Los extranjeros que visitan Argentina han descubierto, una y otra vez la verdad, que ha pasado ya a ser de dominio público y que hoy en día os recitará cualquiera de los supuestamente alegres arlequines: «¡nosotros no sabemos divertirnos!». La fiesta parece estar fuera de ellos, la crean, pero no participan en ella, al igual que los globos que flotan por encima de la multitud. Lo que les falta a esos burgueses es la imaginación caballeresca a la Kmicic; por otra parte se consumen entre unas infinitas melancolías y la monotonía de la pampa, que cerca a sus ciudades.

Pero, ¿qué ocurre? De pronto algo extraordinariamente artístico surge en medio de la muchedumbre; una murga compuesta por unos diez chavales de diez a catorce años se ha quedado inmóvil, el tambor deja de sonar, los chiquillos, en unas poses extrañamente rebuscadas pero espléndidas, se han quedado teatralmente rígidos; en esto el tambor vuelve a sonar, pero en sordina, los chicos extienden los brazos, abren desmesuradamente sus enormes ojos y resuena pianísimo, con elegancia y discreción, una estrofa, cuyas palabras no comprendo, pero que es recitada maravillosamente, con un encanto sosegado, con alegre poesía. Un redoble de tambor, uno solo. El grupo se despierta, efectúa unos cuantos movimientos de baile apenas insinuados, también maravillosamente discretos, y bailando entona ligeramente la segunda estrofa. Todo esto es verdaderamente perfecto y espléndido, ya que por suerte no tiene nada de folklore ni de arte sazonado con elementos nacionales, sino que es el auténtico género de esos niños de suburbios, burlón, un poco cínico, cien por cien urbano, nacido en la calle de una gran ciudad: puro precisamente porque es impuro. Esa es la Argentina que me encanta.

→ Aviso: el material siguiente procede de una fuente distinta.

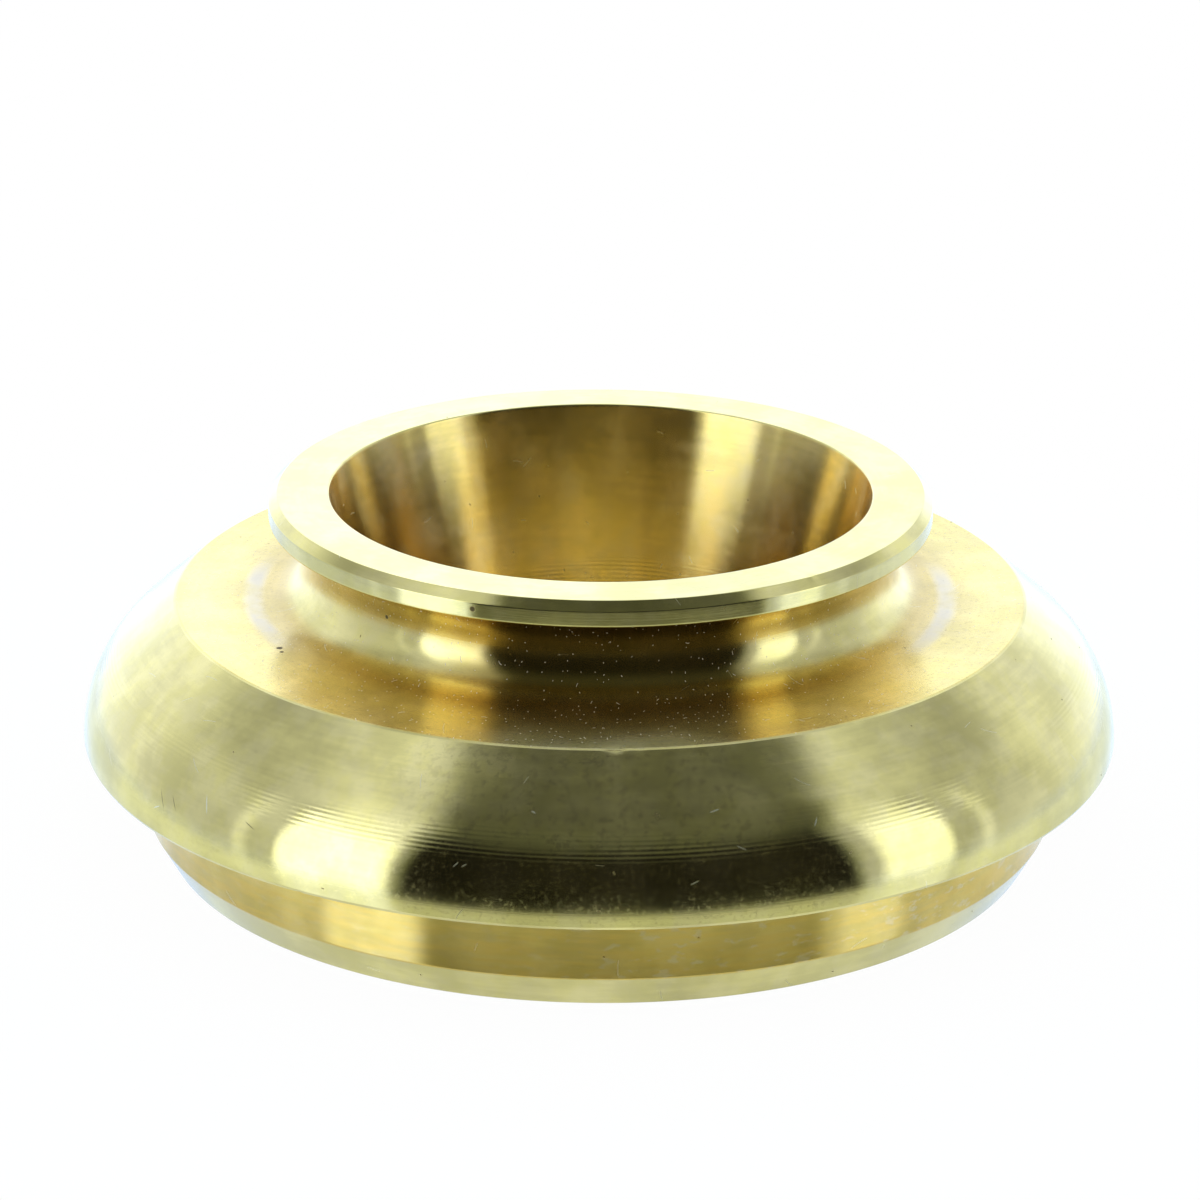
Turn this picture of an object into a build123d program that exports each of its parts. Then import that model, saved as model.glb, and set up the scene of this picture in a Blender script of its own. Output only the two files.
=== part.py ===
# Turned collar: one solid brass turning with a tapered through bore.
# Millimetres, +Z up, origin at the centre of the base's underside.
import os
from math import acos, atan2, cos, radians, sin, tan

from build123d import *

# The bore, a plain cone that narrows downwards
bore_mouth_radius = 20.0
bore_taper_angle = 15.0
bore_mouth_break = 0.2
bore_exit_break = 0.4

# The lip at the top
lip_radius = 24.45
lip_thickness = 1.8
lip_chamfer_width = 0.65
lip_chamfer_height = 0.6

# The neck, a groove with one full radius between the lip and the shoulder
neck_radius = 21.3
neck_width = 6.15

# The shoulder and the skirt that flares out below it
shoulder_radius = 31.45
shoulder_edge_break = 0.12
skirt_radius = 38.4
skirt_height = 10.45
crown_radius = 9.7

# The band below the skirt and the chamfer that it stands on
band_radius = 33.8
band_height = 5.7
base_chamfer_width = 1.4
base_chamfer_height = 2.5

# Levels, added up from the base
band_foot_z = base_chamfer_height
skirt_foot_z = band_foot_z + band_height
shoulder_z = skirt_foot_z + skirt_height
lip_foot_z = shoulder_z + neck_width
top_z = lip_foot_z + lip_thickness

# The crown is an arc that ends upright at the skirt's foot. It can't be larger
# than the one arc that joins the shoulder's edge to the foot.
flare = skirt_radius - shoulder_radius
crown = min(crown_radius, (flare**2 + skirt_height**2) / (2 * flare))
crown_centre = (skirt_radius - crown, skirt_foot_z)

# The cone from the shoulder's edge touches the crown at this angle
reach = (shoulder_radius - crown_centre[0], shoulder_z - crown_centre[1])
distance = (reach[0] ** 2 + reach[1] ** 2) ** 0.5
touch_angle = atan2(reach[1], reach[0]) - acos(min(1.0, crown / distance))


def on_crown(angle):
    return (crown_centre[0] + crown * cos(angle), crown_centre[1] + crown * sin(angle))


# Half section of the blank, in radius and height: X is the radius here
skirt_lines = Polyline(
    (0, top_z),
    (lip_radius - lip_chamfer_width, top_z),
    (lip_radius, top_z - lip_chamfer_height),
    (lip_radius, shoulder_z),
    (shoulder_radius, shoulder_z),
    on_crown(touch_angle),
)
crown_arc = ThreePointArc(on_crown(touch_angle), on_crown(touch_angle / 2), (skirt_radius, skirt_foot_z))
base_lines = Polyline(
    (skirt_radius, skirt_foot_z),
    (band_radius, skirt_foot_z),
    (band_radius, band_foot_z),
    (band_radius - base_chamfer_width, 0),
    (0, 0),
    (0, top_z),
)
section = make_face([skirt_lines, crown_arc, base_lines])

# The neck groove, open towards the outside
groove_radius = neck_width / 2
groove_reach = lip_radius + groove_radius
groove = Pos(neck_radius + groove_radius, shoulder_z + groove_radius) * Circle(groove_radius)
groove += Pos(neck_radius + groove_radius, shoulder_z) * Rectangle(
    groove_reach, neck_width, align=(Align.MIN, Align.MIN)
)
section -= groove

# The bore, with its edges broken at both ends
taper = tan(radians(bore_taper_angle))
bore_exit_radius = bore_mouth_radius - top_z * taper
section -= make_face(
    Polyline(
        (0, top_z),
        (bore_mouth_radius + bore_mouth_break, top_z),
        (bore_mouth_radius - bore_mouth_break * taper, top_z - bore_mouth_break),
        (bore_exit_radius + bore_exit_break * taper, bore_exit_break),
        (bore_exit_radius + bore_exit_break, 0),
        (0, 0),
        (0, top_z),
    )
)

# The section stands on the XZ plane and turns about Z
collar = revolve(Plane.XZ * section, axis=Axis.Z, revolution_arc=360)

# The shoulder's sharp edge, taken off by hand
shoulder_edge = collar.edges().filter_by(GeomType.CIRCLE).filter_by(
    lambda edge: abs(edge.radius - shoulder_radius) < 0.01
)
if shoulder_edge:
    collar = chamfer(shoulder_edge, shoulder_edge_break)

collar.label = "collar"
print("volume", round(collar.volume), "height", top_z, "bore exit radius", round(bore_exit_radius, 2))
print("crown touches at", round(touch_angle * 57.29578, 1), "degrees")

os.makedirs("parts", exist_ok=True)
export_step(collar, "parts/collar.step")
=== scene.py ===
from math import acos, atan2, cos, pi, radians, sin, tan

import bpy
from mathutils import Matrix, Vector


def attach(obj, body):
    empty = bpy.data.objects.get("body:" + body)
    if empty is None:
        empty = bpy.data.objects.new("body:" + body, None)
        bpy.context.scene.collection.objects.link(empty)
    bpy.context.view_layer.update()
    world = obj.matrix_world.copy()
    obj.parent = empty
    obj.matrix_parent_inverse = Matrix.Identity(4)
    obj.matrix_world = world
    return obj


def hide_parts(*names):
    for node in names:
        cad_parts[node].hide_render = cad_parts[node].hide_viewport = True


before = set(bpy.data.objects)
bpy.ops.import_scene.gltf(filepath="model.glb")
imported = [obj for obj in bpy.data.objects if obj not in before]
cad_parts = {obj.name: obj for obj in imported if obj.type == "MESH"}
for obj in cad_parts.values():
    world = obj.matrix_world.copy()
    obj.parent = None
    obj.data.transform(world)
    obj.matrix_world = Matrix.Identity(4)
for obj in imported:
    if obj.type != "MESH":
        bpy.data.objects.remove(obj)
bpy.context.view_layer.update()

mm = 0.001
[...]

De pronto me llegan unas palabras en polaco:

—¡Pfff! ¡Vaya patosos, no saben ni moverse!

Me giro: él, rubio con gafas, crítico y descontento; ella, regordeta, a primera vista se ve que es un ama de casa excelente. Pero esa severa crítica respecto a mis bailarines de pronto me recuerda (y no por primera vez) un profundo malentendido entre yo y otros polacos de aquí respecto a Argentina. En mi opinión, los argentinos son gente psíquicamente muy complicada, difícil, incluso misteriosa, capaz de hacer cosas muy raras e inesperadas, sutil, a menudo refinada, llena de complejos, enriquecida por un insólito cruce de razas y culturas. La torpeza de su literatura aumenta, en mi opinión, su misterio y su inaccesibilidad.

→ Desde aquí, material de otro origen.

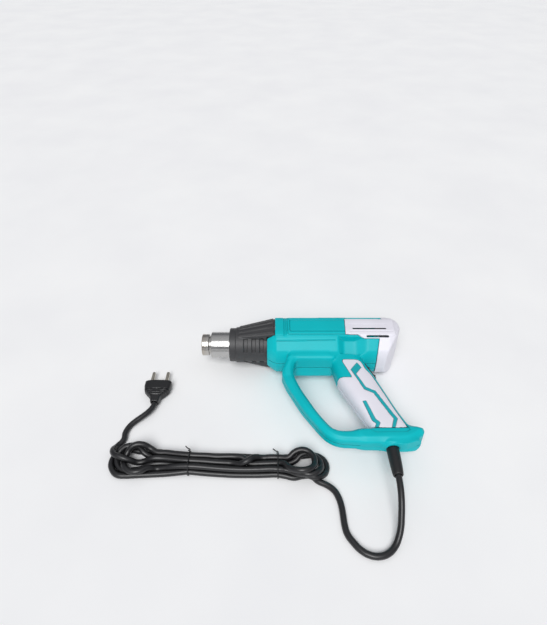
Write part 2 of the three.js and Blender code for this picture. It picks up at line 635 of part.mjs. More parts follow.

Mientras que en la opinión del polaco, llegado aquí después de la guerra de Inglaterra o de Francia, Argentina es algo totalmente primitivo, sobre lo cual no vale la pena reflexionar y que debe despreciarse. No le dice nada el bienestar que ve a cada paso, el nivel de vida, la limpieza y un saber desenvolverse del que en Polonia ni soñaba. No le dice nada que la cantidad de coches sólo en Buenos Aires supere varias veces el número de coches en toda Polonia. No le dice nada que el metro de aquí sea mejor que el de París, que las casas sean más modernas, que haya bastantes rascacielos de varias decenas de pisos y que una casa de varios pisos sin ascensor sea algo impensable. El polaco, a pesar de todo, les tratará desde las alturas de su condición de «europeo», puesto que es como les trata el francés o el inglés. En general, la soberbia europea en América es tan inmensa como cretina, y francamente hay que admirar a los indígenas que con tanta docilidad soportan esos humos y esa arrogancia.

Al europeo, y por consiguiente al polaco, aquí no le gusta nada, él lo sabe todo mejor que los demás y cuenta maravillas de Europa, uy, allí sí que hay cultura, allí sí que hay civilización, allí sí que se vive de verdad. Si lo dice un parisino, aún, ¡pero un varsoviano! ¡Aunque tampoco exageremos con París! Hace poco, hizo un viaje allí, después de muchos años de vivir en Argentina, mi amigo Stanislaw Odyniec. Volvió desilusionado. Aunque no tuvo los mismos problemas con su descanso nocturno que un diputado argentino antes de la guerra, en Austria, que, siendo muy alto, por la noche tenía miedo de que al estirar las piernas éstas no penetraran en el país vecino; de todas formas la ridícula pequeñez y estrechez de Europa le disgustaron enormemente. —París también es demasiado pequeña —dijo—, todo allí es minúsculo, y además demasiado sucio y anticuado. ¡Los cuartos de baño horribles! ¡La gente no se baña!